Any repeal or modification of this Article by the shareholders of the corporation shall be prospective only and shall not adversely affect any limitation on the liability of a director of the corporation existing at the time of such repeal or modification.

 

ARTICLE X.

 

Any action required by the Texas Business Organizations Code to be taken at any annual or special meeting of shareholders, or any action which may be taken at any annual or special meeting of shareholders, may be taken without a meeting, without prior notice, and without a vote, if a consent or consents in writing, setting forth the action so taken, shall be signed by the holder or holders of shares having not less than the minimum number of votes that would be necessary to take such action at a meeting at which the holders of all shares entitled to vote on the action were present and voted.
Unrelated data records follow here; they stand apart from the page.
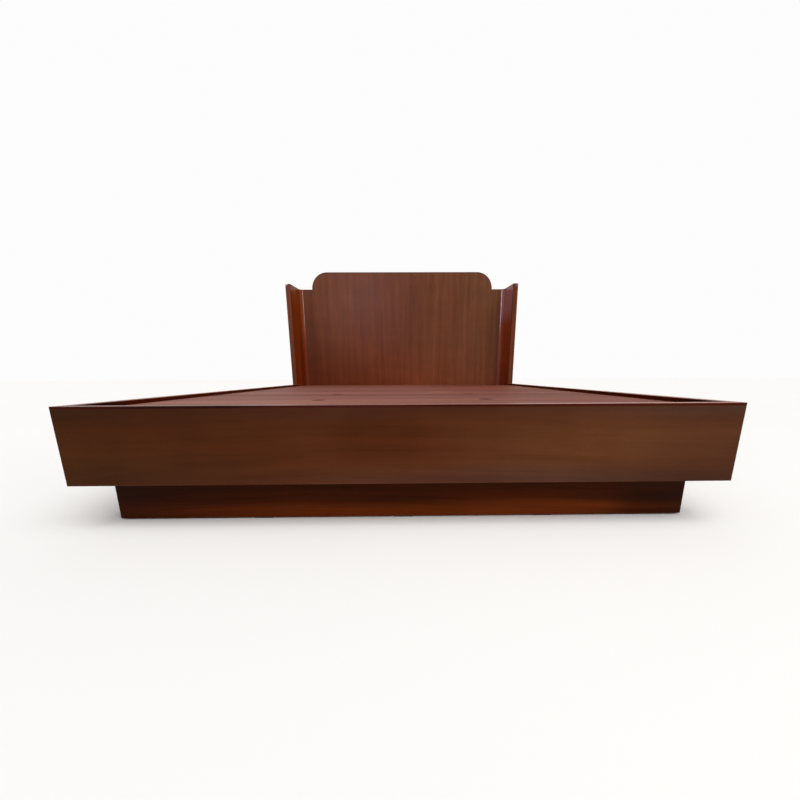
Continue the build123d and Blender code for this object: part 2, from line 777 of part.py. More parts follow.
with BuildPart() as bearer_brackets:
    with Locations(*[(x_rail_inner, y, z_bracket) for y in y_bearer_faces]):
        add(angle_bracket(bracket_height))
    add(rail_bracket_drillings, mode=Mode.SUBTRACT)
    add(bearer_bracket_drillings, mode=Mode.SUBTRACT)
    mirror(about=Plane.YZ)
bearer_brackets.part.label = "bearer_brackets"
export_step(bearer_brackets.part, "parts/bearer_brackets.step")

with BuildPart() as bearer_bracket_screws:
    with Locations(*seats(rail_bracket_places, (1, 0, 0)), *seats(bearer_bracket_places, (0, 1, 0))):
        add(wood_screw(short_screw))
bearer_bracket_screws.part.label = "bearer_bracket_screws"
export_step(bearer_bracket_screws.part, "parts/bearer_bracket_screws.step")

with BuildPart() as plinth_brackets:
    with Locations(
        *[
            Plane(
                origin=(x_plinth_inner, y + foot_bracket_width / 2, z_frame),
                x_dir=(1, 0, 0),
                z_dir=(0, -1, 0),
            ).location
            for y in bearer_places
        ]
    ):
        add(angle_bracket(foot_bracket_width))
    add(plinth_side_drillings, mode=Mode.SUBTRACT)
    add(plinth_bearer_drillings, mode=Mode.SUBTRACT)
    mirror(about=Plane.YZ)
plinth_brackets.part.label = "plinth_brackets"
export_step(plinth_brackets.part, "parts/plinth_brackets.step")

with BuildPart() as plinth_bracket_screws:
    with Locations(*seats(plinth_side_places, (1, 0, 0)), *seats(plinth_bearer_places, (0, 0, 1))):
        add(wood_screw(short_screw))
plinth_bracket_screws.part.label = "plinth_bracket_screws"
export_step(plinth_bracket_screws.part, "parts/plinth_bracket_screws.step")

with BuildPart() as ledger_screws:
    with Locations(*seats(side_ledger_places, (1, 0, 0)), *seats(foot_ledger_places, (0, -1, 0))):
        add(wood_screw(long_screw))
ledger_screws.part.label = "ledger_screws"
export_step(ledger_screws.part, "parts/ledger_screws.step")

with BuildPart() as headboard_bolts:
    add(drillings(bolt_seats, bolt_radius, bolt_length))
    with Locations(*bolt_seats):
        Cylinder(bolt_head_radius, bolt_head_height, align=(Align.CENTER, Align.CENTER, Align.MAX))
    head_rims = headboard_bolts.edges().filter_by(GeomType.CIRCLE).group_by(Axis.Y)[0]
    chamfer(head_rims, bolt_head_bevel)
    with BuildSketch(Plane.XZ.offset(-(y_head_rail - bolt_head_height))):
        with Locations(*[(side * x, z_lap) for side in (1, -1) for x in x_bolts]):
            RegularPolygon(bolt_socket_radius, 6)
    extrude(amount=-bolt_socket_depth, mode=Mode.SUBTRACT)
headboard_bolts.part.label = "headboard_bolts"
export_step(headboard_bolts.part, "parts/headboard_bolts.step")

with BuildPart() as headboard_inserts:
    add(drillings(insert_seats, insert_radius, insert_length))
    add(drillings(insert_seats, bolt_radius + thread_clearance, insert_length), mode=Mode.SUBTRACT)
headboard_inserts.part.label = "headboard_inserts"
export_step(headboard_inserts.part, "parts/headboard_inserts.step")

behind_slot = hook_plate_thickness + hook_play
hook_side_view = closed_outline(
    (0, hook_neck / 2),
    (hook_reach, hook_neck / 2),
    (hook_reach, -hook_neck / 2 - hook_lip),
    (behind_slot, -hook_neck / 2 - hook_lip),
    (behind_slot, -hook_neck / 2),
    (0, -hook_neck / 2),
)

with BuildPart() as hook_plate_right:
    with Locations((x_hook, y_wing_front, z_hook_plate)):
        Box(
            hook_plate_width,
            hook_plate_thickness,
            hook_plate_height,
            align=(Align.CENTER, Align.MAX, Align.CENTER),
        )
    with BuildSketch(Plane.YZ.offset(x_hook)):
        with Locations(*[(y_wing_front, z) for z in hook_heights]):
            add(hook_side_view)
    extrude(amount=hook_thickness / 2, both=True)
hook_plate_right.part.label = "hook_plate_right"
export_step(hook_plate_right.part, "parts/hook_plate_right.step")

with BuildPart() as hook_plate_left:
    mirror(hook_plate_right.part, about=Plane.YZ)
hook_plate_left.part.label = "hook_plate_left"
export_step(hook_plate_left.part, "parts/hook_plate_left.step")

with BuildPart() as slot_plate_right:
    with Locations((x_hook, y_wing_front, z_hook_plate)):
        Box(
            hook_plate_width,
            hook_plate_thickness,
            hook_plate_height,
            align=(Align.CENTER, Align.MIN, Align.CENTER),
        )
    with Locations(*[(x_hook, y_wing_front, z - hook_neck / 2) for z in hook_heights]):
        Box(
            hook_thickness + 2 * hook_play,
            hook_plate_thickness,
            hook_neck + hook_lift,
            align=(Align.CENTER, Align.MIN, Align.MIN),
            mode=Mode.SUBTRACT,
        )
slot_plate_right.part.label = "slot_plate_right"
export_step(slot_plate_right.part, "parts/slot_plate_right.step")

with BuildPart() as slot_plate_left:
    mirror(slot_plate_right.part, about=Plane.YZ)
slot_plate_left.part.label = "slot_plate_left"
export_step(slot_plate_left.part, "parts/slot_plate_left.step")
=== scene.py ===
"""Platform bed with a winged headboard: its finishes, small pieces, floor, lights and camera."""

import logging
import math
from dataclasses import dataclass
from enum import Enum

import bmesh
import bpy
from mathutils import Matrix, Vector


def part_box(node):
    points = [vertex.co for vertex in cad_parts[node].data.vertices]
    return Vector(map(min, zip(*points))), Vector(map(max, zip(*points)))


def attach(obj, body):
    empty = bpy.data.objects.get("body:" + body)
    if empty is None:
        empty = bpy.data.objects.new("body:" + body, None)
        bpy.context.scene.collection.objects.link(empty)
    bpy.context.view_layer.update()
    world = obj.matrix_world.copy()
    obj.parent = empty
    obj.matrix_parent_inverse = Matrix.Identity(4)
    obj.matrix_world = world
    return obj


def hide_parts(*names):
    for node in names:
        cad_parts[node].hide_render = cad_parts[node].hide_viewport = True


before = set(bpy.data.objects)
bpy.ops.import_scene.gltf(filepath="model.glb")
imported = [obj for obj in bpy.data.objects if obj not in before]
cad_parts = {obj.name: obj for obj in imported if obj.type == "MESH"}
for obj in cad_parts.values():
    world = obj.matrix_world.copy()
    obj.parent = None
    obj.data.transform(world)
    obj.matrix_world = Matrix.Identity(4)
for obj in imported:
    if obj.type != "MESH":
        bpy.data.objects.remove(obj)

log = logging.getLogger("bed")
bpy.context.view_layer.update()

Colour = tuple[float, float, float]
Triple = tuple[float, float, float]
Socket = bpy.types.NodeSocket
Value = Socket | float | Triple

TO_RIGHT: Triple = (1.0, 0.0, 0.0)
TO_HEAD: Triple = (0.0, 1.0, 0.0)
UP: Triple = (0.0, 0.0, 1.0)
TO_UPPER_RIGHT: Triple = (0.6, 0.0, 0.8)

# A gain that leaves a tone as it is.
AS_IS: Colour = (1.0, 1.0, 1.0)

# The span that most of a noise keeps to.
NOISE_LOW = 0.3
NOISE_HIGH = 0.7

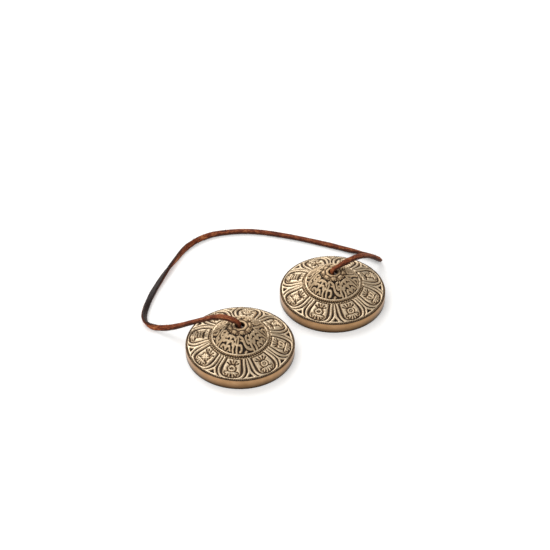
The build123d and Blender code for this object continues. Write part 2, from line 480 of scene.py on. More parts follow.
# (radius, z) of the corners of a casting's section; the dome and its hollow swell outwards between theirs.
HOLE, CROWN, RING, FLANGE_EDGE = (2.6, 21.0), (4.2, 21.0), (17.0, 11.8), (32.5, 6.7)
SEAT, THROAT, FOOT_INNER, FOOT_OUTER = (4.2, 18.2), (15.6, 9.0), (28.9, 0.0), (32.1, 0.0)
DOME_BOW = 1.5
FINE, COARSE = 720, 360  # points round each ring of the flange, and round every other ring
DOME_RINGS, FLANGE_RINGS = 70, 84
PATTERNED, TURNED = 0, 1  # a casting's two materials
# How dark the side wall is painted at each height in millimetres, and the underside at each radius: painted
# shade, darkest at the wall's foot and in the cup near the hole; the small rise at the wall's top edge is
# patina.
WALL_DARKNESS = [0, 0.8, 2.0, 3.4, 5.0, 6.2, 6.6], [1, 0.92, 0.6, 0.3, 0.08, 0.1, 0.35]
CUP_DARKNESS = [2.6, 6, 16, 28.8, 28.9], [0.6, 0.35, 0.12, 0.05, 0.0]


def casting(side, sizes, materials):
    """One cymbal as a closed mesh: patterned top, rounded rim, turned side wall, foot and underside."""
    low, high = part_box(f"cymbal_{side}")
    centre = np.array([(low.x + high.x) / 2, (low.y + high.y) / 2, 0]) / MM
    turn = math.radians(PETAL_TURN[side])
    points, faces, hollow, index, rows = [], [], [], [], []
    total = 0

    def add_faces(new, material):
        faces.extend(new)
        index.extend([material] * len(new))

    def add_rings(profile, normals, height, columns, material, depth, length=None):
        nonlocal total
        grid = ring_points(profile, normals, height, columns, turn)
        rings = len(profile)
        points.append(grid.reshape(-1, 3))
        add_faces(ring_faces(total, rings, columns), material)
        hollow.append(depth.ravel())
        along = np.zeros(rings) if length is None else length
        angle = np.arange(columns) * math.tau / columns
        rows.append(np.stack([np.repeat(along, columns), np.tile(0.4 * np.cos(angle), rings),
                              np.tile(0.4 * np.sin(angle), rings)], 1))
        total += rings * columns
        return total - rings * columns, total - columns

    # crown and dome
    dome, dome_normals = bowed(CROWN, RING, DOME_RINGS, DOME_BOW)
    angle = np.tile(np.arange(COARSE) * math.tau / COARSE, (DOME_RINGS, 1)) + SECTOR / 2
    slope = np.repeat(lengths(dome)[:, None], COARSE, 1)
    height = softened(dome_relief(angle, np.repeat(dome[:, :1], COARSE, 1), slope), 1) * sizes.relief_depth
    depth = np.clip(hollows(height) + 0.2 + 0.08 * (slope < 3.6), 0, 1)
    depth[slope > 14.8] = np.clip(depth[slope > 14.8] - 0.2, 0, 1)
    # painted shade: the wall and edge of the hole are painted near black for the shade down in it; the collar
    # round it gets patina
    crown = np.array([(HOLE[0], HOLE[1] - 0.5), (HOLE[0] + 0.12, HOLE[1] - 0.12), (HOLE[0] + 0.5, HOLE[1]),
                      (HOLE[0] + 1.0, HOLE[1])])
    first_crown, last_crown = add_rings(crown, np.tile([0.0, 1.0], (4, 1)), np.zeros((4, COARSE)), COARSE,
                                        PATTERNED, np.repeat([[0.95], [0.8], [0.45], [0.35]], COARSE, 1))
    first_dome, last_dome = add_rings(dome, dome_normals, height, COARSE, PATTERNED, depth)
    add_faces(joined_faces(last_crown, first_dome, COARSE), PATTERNED)
    # flange
    fall = np.array(FLANGE_EDGE) - RING
    flange = np.array(RING) + np.linspace(0.012, 1, FLANGE_RINGS)[:, None] * fall
    normals = np.tile(np.array([-fall[1], fall[0]]) / np.linalg.norm(fall), (FLANGE_RINGS, 1))
    angle = np.tile(np.arange(FINE) * math.tau / FINE, (FLANGE_RINGS, 1))
    radius = np.repeat(flange[:, :1], FINE, 1)
    height = softened(flange_relief(angle, radius), 1) * sizes.relief_depth
    depth = hollows(height)
    depth[radius > 31.3] = np.clip(depth[radius > 31.3] + 0.8, 0, 1)
    depth[radius < 18.3] = np.clip(depth[radius < 18.3] + 0.2, 0, 1)
    flange[-1, 0] -= 0.25
    first_flange, last_flange = add_rings(flange, normals, height, FINE, PATTERNED, depth)
    add_faces(stepped_faces(last_dome, first_flange, COARSE), PATTERNED)
    # side wall, foot and underside, down and back up to the hole
    side_wall = [(32.42, 6.55), (32.5, 6.35)] + [(32.5, z) for z in (6.0, 4.8, 3.6, 2.8, 2.0, 1.3, 0.7)]
    foot = [(32.44, 0.28), (32.3, 0.1), FOOT_OUTER, (31.2, 0.0), (30.0, 0.0), (29.2, 0.0), FOOT_INNER]
    hollow_side, _ = bowed(FOOT_INNER, THROAT, 5, 0.0)
    under_dome, _ = bowed(SEAT, THROAT, 12, DOME_BOW)
    profile = np.array(side_wall + foot + [tuple(p) for p in hollow_side[1:]]
                       + [tuple(p) for p in under_dome[::-1][1:]]
                       + [(3.4, 18.2), (HOLE[0], 18.3), (HOLE[0], 19.4)])
    wall = profile[:, 0] > FOOT_OUTER[0] + 0.1
    # painted shade on the side wall's foot and on the underside of the cup
    depth = np.where(wall, np.interp(profile[:, 1], *WALL_DARKNESS), np.interp(profile[:, 0], *CUP_DARKNESS))
    flat = np.zeros((len(profile), COARSE))
    first_side, last_side = add_rings(profile, np.zeros((len(profile), 2)), flat, COARSE, TURNED,
                                      depth[:, None] + flat, lengths(profile))
    add_faces(stepped_faces(first_side, last_flange, COARSE, fine_below=False), PATTERNED)
    add_faces(joined_faces(last_side, first_crown, COARSE), TURNED)
    points = np.concatenate(points) + centre
    return mesh_piece(f"casting_{side}", points, faces, materials, index,
                      {"hollow": np.concatenate(hollow), "turning": np.concatenate(rows) * MM})


# ---------------------------------------------------------------- beads, by Geometry Nodes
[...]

Any such written consent (which shall include electronic transmissions as defined in, and to the extent permitted by, the Texas Business Organizations Code) shall be signed, dated, and filed with the corporation in the manner required by Sections 6.202 and 6.03 of the Texas Business Organizations Code.

 

EXECUTED BY THE UNDERSIGNED ORGANIZER on this 17th day of October, 2006.

 

 

/s/ Rod Edens, Jr.,

 

Rod Edens, Jr., Organizer

 

3



 

DMX RESIDENTIAL, INC.

600 Congress Avenue, Suite 1400

Austin, Texas 78701

 

October 17, 2006

 

HAND DELIVERED

 

Secretary of State

Corporation Section

1019 Brazos

Austin, Texas 78701

 

Re:                             Consent to Use “DMX Residential”

 

Dear Sir or Madam:

 

On behalf of DMX Residential, Inc., the undersigned officer consents to the use of the words “DMX Residential” in the name of the entity DMX Residential Holdings, Inc. when it files its formation documents with the Texas Secretary of State.